» **Your objective**: Below are some records; quote exactly the lines from the one that contains "tray_low - 9))" through the one that contains "if empty is", inclusive, and no others.

» **Data for the task**:

§

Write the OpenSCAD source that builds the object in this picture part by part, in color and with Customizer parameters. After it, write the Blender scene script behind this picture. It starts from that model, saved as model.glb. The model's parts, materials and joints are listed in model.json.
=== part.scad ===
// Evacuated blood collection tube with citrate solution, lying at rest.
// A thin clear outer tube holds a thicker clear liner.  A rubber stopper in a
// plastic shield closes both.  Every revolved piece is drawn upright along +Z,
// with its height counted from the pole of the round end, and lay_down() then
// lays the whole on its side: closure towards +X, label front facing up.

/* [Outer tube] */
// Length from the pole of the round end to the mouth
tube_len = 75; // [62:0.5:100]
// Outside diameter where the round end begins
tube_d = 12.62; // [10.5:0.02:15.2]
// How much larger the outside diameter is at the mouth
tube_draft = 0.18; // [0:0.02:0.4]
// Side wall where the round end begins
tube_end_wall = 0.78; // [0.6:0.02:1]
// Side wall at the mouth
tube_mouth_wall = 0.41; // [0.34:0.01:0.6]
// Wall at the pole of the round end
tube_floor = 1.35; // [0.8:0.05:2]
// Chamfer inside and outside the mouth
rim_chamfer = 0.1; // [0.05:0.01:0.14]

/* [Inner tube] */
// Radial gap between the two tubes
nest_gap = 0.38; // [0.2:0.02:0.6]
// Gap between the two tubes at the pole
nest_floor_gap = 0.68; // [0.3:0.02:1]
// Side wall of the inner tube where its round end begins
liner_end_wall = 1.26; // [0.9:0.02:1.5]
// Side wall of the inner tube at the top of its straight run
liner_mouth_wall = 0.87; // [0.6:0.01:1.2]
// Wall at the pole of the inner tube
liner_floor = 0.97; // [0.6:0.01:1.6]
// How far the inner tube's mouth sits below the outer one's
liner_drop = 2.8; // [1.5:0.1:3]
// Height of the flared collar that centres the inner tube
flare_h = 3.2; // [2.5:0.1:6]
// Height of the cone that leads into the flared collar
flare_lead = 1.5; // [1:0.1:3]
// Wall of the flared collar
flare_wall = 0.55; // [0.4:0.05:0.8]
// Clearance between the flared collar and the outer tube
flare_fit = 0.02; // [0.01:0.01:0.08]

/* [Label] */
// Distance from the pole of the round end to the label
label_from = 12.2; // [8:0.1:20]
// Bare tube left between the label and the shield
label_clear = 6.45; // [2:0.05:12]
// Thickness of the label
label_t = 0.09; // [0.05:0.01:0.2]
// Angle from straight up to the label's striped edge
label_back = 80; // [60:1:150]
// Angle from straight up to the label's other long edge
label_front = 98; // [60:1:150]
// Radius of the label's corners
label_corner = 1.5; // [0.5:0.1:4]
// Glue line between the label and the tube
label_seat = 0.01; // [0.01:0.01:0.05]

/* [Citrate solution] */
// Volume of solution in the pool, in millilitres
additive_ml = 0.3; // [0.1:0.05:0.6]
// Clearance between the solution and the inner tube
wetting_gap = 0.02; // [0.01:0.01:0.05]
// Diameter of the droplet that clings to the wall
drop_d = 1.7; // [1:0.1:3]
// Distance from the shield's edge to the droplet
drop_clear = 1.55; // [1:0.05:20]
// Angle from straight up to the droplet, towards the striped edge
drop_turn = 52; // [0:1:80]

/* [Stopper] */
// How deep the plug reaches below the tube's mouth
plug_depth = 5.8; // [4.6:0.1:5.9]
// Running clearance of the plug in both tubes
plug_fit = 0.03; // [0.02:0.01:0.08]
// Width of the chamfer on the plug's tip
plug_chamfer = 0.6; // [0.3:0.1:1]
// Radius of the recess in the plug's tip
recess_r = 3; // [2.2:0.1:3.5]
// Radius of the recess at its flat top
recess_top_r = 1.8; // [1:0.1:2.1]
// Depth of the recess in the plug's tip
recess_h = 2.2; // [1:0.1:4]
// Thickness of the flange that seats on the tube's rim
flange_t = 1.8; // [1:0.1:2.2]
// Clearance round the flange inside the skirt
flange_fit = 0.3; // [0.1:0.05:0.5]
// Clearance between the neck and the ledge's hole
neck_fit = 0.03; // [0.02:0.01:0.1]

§

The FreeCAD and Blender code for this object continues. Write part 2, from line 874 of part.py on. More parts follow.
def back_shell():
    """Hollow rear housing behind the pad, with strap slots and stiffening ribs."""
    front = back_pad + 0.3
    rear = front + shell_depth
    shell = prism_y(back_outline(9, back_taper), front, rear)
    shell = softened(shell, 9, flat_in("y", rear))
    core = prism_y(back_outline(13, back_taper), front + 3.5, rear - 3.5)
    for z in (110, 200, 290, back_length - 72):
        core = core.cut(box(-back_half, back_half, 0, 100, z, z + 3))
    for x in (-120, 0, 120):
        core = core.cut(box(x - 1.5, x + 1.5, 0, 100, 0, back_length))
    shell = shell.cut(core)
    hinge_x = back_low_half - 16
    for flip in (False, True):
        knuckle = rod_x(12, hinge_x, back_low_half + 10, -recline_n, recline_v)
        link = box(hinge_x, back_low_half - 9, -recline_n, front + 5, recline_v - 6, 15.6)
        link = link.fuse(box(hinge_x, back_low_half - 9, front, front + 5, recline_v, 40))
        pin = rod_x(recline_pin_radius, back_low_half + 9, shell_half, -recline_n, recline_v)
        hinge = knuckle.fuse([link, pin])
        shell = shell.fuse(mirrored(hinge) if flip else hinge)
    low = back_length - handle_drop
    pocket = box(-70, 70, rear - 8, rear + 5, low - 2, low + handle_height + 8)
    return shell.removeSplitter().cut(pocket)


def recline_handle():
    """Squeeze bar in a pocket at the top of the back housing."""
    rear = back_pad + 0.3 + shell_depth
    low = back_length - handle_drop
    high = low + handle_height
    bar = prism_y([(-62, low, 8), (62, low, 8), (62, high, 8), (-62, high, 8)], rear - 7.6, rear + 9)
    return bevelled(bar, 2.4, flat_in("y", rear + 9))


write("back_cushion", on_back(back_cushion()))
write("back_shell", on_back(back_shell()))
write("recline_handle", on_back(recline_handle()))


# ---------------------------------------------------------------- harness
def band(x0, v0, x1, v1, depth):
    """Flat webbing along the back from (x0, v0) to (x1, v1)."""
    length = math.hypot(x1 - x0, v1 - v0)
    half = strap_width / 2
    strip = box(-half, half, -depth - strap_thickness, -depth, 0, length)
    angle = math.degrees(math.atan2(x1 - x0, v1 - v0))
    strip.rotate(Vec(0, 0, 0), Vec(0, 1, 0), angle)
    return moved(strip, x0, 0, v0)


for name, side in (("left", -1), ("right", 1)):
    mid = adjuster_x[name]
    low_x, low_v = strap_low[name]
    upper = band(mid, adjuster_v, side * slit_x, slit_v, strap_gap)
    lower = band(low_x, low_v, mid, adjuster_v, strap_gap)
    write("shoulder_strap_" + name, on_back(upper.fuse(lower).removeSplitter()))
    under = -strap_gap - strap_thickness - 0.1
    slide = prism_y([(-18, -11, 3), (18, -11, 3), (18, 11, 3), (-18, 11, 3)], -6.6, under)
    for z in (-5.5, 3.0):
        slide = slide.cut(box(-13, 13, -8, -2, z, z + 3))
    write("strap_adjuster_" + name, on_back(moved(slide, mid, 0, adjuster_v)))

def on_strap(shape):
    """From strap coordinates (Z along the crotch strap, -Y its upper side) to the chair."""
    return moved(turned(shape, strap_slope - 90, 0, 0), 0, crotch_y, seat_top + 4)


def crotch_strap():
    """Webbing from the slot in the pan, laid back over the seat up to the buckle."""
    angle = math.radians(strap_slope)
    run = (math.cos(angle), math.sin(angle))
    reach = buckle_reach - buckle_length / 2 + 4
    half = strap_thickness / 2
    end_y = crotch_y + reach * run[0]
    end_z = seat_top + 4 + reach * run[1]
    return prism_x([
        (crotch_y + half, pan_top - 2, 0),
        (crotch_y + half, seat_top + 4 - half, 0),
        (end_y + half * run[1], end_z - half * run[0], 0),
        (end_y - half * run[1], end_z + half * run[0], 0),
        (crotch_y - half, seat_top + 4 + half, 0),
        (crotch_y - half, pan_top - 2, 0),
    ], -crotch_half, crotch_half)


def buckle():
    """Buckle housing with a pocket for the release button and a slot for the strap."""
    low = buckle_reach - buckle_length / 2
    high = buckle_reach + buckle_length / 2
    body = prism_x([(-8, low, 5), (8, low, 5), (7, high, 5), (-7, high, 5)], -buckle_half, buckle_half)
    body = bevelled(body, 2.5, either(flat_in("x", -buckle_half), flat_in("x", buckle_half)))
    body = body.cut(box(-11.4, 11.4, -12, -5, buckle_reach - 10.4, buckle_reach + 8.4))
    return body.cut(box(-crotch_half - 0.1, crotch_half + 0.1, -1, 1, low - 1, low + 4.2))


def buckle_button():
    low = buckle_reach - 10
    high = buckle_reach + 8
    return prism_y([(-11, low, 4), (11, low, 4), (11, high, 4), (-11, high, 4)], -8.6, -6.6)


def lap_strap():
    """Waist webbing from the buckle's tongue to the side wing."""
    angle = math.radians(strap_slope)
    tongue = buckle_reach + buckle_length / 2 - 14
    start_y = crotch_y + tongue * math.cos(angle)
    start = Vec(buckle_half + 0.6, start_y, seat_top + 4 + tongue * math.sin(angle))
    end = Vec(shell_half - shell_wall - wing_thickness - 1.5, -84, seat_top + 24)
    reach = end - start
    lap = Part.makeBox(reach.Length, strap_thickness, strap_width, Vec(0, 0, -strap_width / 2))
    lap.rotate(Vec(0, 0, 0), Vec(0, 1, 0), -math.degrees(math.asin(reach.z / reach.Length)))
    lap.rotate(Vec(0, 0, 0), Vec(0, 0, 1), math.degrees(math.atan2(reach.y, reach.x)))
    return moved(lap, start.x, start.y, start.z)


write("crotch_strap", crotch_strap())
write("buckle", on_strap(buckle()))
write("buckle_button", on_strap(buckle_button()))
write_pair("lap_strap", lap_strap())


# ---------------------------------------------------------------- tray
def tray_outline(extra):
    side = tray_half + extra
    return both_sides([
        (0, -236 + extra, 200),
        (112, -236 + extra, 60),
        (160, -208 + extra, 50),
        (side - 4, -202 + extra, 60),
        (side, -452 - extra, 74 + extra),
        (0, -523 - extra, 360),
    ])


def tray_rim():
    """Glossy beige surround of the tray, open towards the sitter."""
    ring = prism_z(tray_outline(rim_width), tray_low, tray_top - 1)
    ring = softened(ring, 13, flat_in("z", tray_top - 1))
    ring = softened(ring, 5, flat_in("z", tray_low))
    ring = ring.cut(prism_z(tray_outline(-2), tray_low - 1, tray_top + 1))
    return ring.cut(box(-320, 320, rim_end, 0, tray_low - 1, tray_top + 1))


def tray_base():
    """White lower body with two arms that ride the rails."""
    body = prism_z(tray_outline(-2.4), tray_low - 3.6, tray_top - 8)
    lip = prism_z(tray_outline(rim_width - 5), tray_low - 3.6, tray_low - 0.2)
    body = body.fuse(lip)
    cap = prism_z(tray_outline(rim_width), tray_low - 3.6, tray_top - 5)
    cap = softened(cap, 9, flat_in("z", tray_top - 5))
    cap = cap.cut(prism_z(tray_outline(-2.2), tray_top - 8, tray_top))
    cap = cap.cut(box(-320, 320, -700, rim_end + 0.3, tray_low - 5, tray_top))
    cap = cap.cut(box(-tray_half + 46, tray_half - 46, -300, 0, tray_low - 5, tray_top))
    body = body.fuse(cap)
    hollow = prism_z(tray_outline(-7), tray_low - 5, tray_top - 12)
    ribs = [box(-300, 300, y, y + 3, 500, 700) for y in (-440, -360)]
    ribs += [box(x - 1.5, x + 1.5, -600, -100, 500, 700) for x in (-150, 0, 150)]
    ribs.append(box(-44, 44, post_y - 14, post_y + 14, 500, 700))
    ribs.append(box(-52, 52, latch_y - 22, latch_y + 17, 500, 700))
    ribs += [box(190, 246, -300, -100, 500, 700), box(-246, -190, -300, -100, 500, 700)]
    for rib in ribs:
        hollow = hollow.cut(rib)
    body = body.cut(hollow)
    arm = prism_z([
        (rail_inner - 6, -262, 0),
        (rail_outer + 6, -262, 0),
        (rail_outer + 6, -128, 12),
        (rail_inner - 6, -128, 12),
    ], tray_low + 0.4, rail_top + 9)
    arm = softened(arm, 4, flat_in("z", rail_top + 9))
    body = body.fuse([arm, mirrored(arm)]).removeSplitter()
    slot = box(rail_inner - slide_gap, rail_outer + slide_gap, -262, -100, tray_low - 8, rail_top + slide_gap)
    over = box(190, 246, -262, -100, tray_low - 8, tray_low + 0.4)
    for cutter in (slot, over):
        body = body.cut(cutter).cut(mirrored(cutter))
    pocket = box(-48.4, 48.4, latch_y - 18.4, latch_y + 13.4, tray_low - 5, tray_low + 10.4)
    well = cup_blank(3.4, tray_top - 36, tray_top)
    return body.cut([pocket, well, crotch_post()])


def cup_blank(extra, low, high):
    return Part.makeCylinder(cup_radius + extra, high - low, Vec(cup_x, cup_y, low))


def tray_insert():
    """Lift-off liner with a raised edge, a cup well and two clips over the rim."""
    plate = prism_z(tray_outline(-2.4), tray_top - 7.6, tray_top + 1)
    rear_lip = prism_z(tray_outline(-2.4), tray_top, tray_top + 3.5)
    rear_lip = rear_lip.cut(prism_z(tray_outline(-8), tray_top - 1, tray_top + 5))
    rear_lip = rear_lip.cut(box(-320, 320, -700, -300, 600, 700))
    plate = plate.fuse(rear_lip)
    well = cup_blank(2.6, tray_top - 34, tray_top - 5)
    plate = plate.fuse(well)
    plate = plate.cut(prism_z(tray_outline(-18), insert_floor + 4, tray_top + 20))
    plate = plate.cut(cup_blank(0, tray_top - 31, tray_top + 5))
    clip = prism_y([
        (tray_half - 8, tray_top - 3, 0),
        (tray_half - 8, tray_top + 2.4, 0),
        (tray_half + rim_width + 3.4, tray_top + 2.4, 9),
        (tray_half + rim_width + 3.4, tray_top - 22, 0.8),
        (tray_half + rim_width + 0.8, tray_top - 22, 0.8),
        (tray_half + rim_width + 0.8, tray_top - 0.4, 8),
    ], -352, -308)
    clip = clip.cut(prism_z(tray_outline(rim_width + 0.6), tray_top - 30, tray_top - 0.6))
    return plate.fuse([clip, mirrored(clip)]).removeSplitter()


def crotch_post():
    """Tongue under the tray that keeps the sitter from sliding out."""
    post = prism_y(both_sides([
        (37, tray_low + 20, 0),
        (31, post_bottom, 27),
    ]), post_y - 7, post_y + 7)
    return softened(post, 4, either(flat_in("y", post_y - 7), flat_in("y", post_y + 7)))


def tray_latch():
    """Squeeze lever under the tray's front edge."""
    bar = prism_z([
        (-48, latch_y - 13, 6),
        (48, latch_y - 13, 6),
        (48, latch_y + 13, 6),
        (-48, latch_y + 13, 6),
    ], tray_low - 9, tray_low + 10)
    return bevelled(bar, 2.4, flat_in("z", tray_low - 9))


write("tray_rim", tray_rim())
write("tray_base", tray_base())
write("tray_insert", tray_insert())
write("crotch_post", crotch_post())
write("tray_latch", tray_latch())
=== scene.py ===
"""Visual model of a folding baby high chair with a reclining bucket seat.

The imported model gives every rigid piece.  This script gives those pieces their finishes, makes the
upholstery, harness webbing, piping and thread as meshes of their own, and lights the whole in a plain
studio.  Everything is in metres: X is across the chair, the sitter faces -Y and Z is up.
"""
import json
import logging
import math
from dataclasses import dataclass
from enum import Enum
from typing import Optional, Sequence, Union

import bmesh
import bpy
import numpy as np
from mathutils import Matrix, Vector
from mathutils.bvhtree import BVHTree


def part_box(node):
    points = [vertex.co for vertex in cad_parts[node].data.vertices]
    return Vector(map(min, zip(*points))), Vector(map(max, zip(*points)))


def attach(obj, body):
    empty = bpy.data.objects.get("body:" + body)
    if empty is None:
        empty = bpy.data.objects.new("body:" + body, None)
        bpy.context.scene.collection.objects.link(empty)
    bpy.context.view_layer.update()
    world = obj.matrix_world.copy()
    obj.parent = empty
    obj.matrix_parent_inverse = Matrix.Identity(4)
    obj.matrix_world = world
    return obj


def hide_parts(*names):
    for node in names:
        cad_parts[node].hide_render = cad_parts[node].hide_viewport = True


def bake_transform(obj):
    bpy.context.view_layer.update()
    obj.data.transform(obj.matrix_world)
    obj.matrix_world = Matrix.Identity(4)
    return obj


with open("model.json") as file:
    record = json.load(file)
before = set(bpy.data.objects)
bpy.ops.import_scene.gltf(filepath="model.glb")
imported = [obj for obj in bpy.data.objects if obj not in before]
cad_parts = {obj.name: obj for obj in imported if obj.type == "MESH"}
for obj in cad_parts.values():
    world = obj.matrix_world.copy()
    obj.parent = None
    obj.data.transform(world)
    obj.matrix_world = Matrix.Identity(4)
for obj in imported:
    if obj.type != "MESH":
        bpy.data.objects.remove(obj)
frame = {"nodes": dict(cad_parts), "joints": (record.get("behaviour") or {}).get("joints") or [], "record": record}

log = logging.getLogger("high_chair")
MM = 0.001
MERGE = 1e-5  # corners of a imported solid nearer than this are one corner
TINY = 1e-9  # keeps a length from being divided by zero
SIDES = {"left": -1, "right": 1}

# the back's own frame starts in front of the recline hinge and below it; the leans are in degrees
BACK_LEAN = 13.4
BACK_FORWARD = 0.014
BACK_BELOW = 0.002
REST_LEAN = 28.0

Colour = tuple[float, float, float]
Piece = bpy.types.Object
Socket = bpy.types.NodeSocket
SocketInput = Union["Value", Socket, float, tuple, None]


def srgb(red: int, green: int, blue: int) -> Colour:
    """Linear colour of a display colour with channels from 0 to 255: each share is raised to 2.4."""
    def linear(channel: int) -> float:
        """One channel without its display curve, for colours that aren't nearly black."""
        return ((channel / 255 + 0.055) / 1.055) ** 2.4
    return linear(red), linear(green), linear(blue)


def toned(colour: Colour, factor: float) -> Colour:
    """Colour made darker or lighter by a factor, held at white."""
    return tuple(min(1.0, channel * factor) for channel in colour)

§

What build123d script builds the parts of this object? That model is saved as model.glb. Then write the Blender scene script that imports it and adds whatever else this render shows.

§

» **Result for this task**:
    return bevelled(bar, 2.4, flat_in("z", tray_low - 9))


write("tray_rim", tray_rim())
write("tray_base", tray_base())
write("tray_insert", tray_insert())
write("crotch_post", crotch_post())
write("tray_latch", tray_latch())
=== scene.py ===
"""Visual model of a folding baby high chair with a reclining bucket seat.

The imported model gives every rigid piece.  This script gives those pieces their finishes, makes the
upholstery, harness webbing, piping and thread as meshes of their own, and lights the whole in a plain
studio.  Everything is in metres: X is across the chair, the sitter faces -Y and Z is up.
"""
import json
import logging
import math
from dataclasses import dataclass
from enum import Enum
from typing import Optional, Sequence, Union

import bmesh
import bpy
import numpy as np
from mathutils import Matrix, Vector
from mathutils.bvhtree import BVHTree


def part_box(node):
    points = [vertex.co for vertex in cad_parts[node].data.vertices]
    return Vector(map(min, zip(*points))), Vector(map(max, zip(*points)))


def attach(obj, body):
    empty = bpy.data.objects.get("body:" + body)
    if empty is None:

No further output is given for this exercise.